Thoughts on what I should be looking for when I go see it, and thoughts on the price? I know I can get a pretty nice new drill press for this price, so I am hesitant to fork it over...

I'm not against fixing this one up, but I am not over handy at machinery, nor do I have a lot of the tools typically required for restoration...

Thanks.


----------



## Steve Neul (Sep 2, 2011)

Powermatic is a fine brand of equipment and 500 bucks is a good price for it. Even if it has been abused and needs some restoration it should last you the rest of your life.


----------



## ryan50hrl (Jun 30, 2012)

It's a great drill press, only real downside is the table doesn't have an elevation crank so you have to hoof the table up or down. You'll be hard pressed to find as good of a drill press new for close to twice the price of that. My only reservation would be if there was anything major wrong with it.


----------



## bauerbach (Mar 25, 2012)

replacement parts will be $$$$$, so it really needs to be in perfect mechanical shape. some elbow grease to clean up is fine, but anything you have to buy could quickly make it a bad deal.


----------



## Tom King (Nov 22, 2013)

You can find replacement parts on ebay, and even table lifts, but a trailer tongue jack works just fine. I have one, and I wouldn't trade it for a new model. The depth stops alone are worth it. They are easy to set, and absolutely will not move once you set them.


----------



## Dovetails (Jun 8, 2014)

Anything to look for when I am checking it out? I have never owned a drill press.


----------



## epicfail48 (Mar 27, 2014)

Dovetails said:


> Anything to look for when I am checking it out? I have never owned a drill press.

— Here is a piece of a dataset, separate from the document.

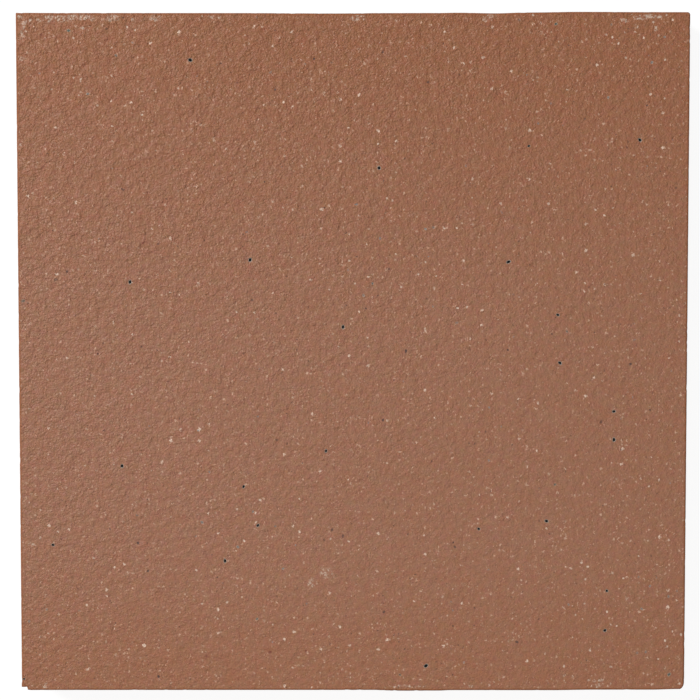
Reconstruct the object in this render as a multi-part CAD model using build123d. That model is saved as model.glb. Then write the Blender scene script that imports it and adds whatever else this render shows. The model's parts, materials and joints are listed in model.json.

Make sure it drills. That's about it. You could get really fancy and bring a dial gauge and some drill rod and check for runout, but if you cant feel the chuck move side to side when grabbing it youre pretty much good to go.

Drill presses are really pretty simple, unless this is one of the ones with a reeves drive speed control.


----------



## Tree Hugger (Sep 1, 2011)

With any varydrive run it though its full range to check for smoothness.
Throw a bit in the chuck to see how true in is....chuck jaws are replicable ( at least Jacobs are in my experience).
We have some secondary equipment at my metal working employment.
Powermatic, Grizzly and Baileigh . 
Powermatic is way ahead of the other two and it's run 24/7.
Wow! a Drill press without an elevation screw ....not the end of the world I guess.

Edit; Ha. Looks like epicfail beat me to it.


----------



## hwebb99 (Nov 27, 2012)

I would check it for spindle runout. If it runs true and drills good. Go for it.


----------



## billrlogan (Feb 15, 2014)

Make sure it runs out good first


----------



## bauerbach (Mar 25, 2012)

check the chuck, check the belt, check everything in the VS system (good luck finding parts on ebay for it). check the table for the "arc of shame" (where they drill a smiley face into the table from misaligning table with the bit and drilling too deep).


----------



## hwebb99 (Nov 27, 2012)

I wouldn't worry about the arc of shame. You are going to put a wood top on it any way. You could use it as a negotiating point.


----------



## Dovetails (Jun 8, 2014)

Here are pictures. Thoughts?


----------



## WarnerConstInc. (Nov 25, 2008)

Motor has been changed at some point.


----------



## Dovetails (Jun 8, 2014)

Is the motor change a concern?


----------



## ryan50hrl (Jun 30, 2012)

Only if it's a junk motor.


----------



## bauerbach (Mar 25, 2012)

is that an 1150? Does not look like it... The body of them are ribbed arent they?


----------



## Dovetails (Jun 8, 2014)

The plate on the side says Model No "1150A". Serial number 7915V030.

Looked it up and I believe the 79 means 1979, the V means variable, and the 030 means it was the 30th one made that year... 

It is variable speed correct? And it uses that "reeves"? pully, is that right?

I am going to buy this on Monday. Any other information you guys can provide would be awesome.

I assume that is the factory table, and does not easily raised? But that is standard right?


----------



## Tree Hugger (Sep 1, 2011)

Keep the column free of rust'dirt ect and you'll have no problem adjusting height ....just a bit of a pain without a screw.


----------



## Dovetails (Jun 8, 2014)

Well I got it. And for a lot less than 500. It's wired 220, I need to convert to 110. Can anyone help? 

Has a Furnas Electric box on the side. Not sure what it is...


----------



## WarnerConstInc. (Nov 25, 2008)

Thats the magnetic starter. 

They motor will have a wiring data plate on it.


----------



## ryan50hrl (Jun 30, 2012)

Congrats....how much did you get it for if you don't mind me asking? It's nice to know what stuff is going for. 

That's a beast that will last you next to forever if taken care of.


----------



## Dovetails (Jun 8, 2014)

$300. So after looking at it that must be an aftermarket mag starter? Is that the same as I hear people call a "mag switch"?. The motor is a 3/4 HP Dayton. 

I swapped 2 jumpers that converted it to 110... I'm drilling away now


----------



## ryan50hrl (Jun 30, 2012)

Nice....congrats on the great buy. Planning on using as is or restoring to new?


----------



## Dovetails (Jun 8, 2014)

I am not sure yet... Right now I just need to drill some holes...

The variable speed on this thing is awesome... It works great and is very smooth throughout all of the speeds. 

The 6" of travel is also very nice...


----------



## ryan50hrl (Jun 30, 2012)

Make sure you only adjust the speed while it's running if you haven't had a reeves drive before.


----------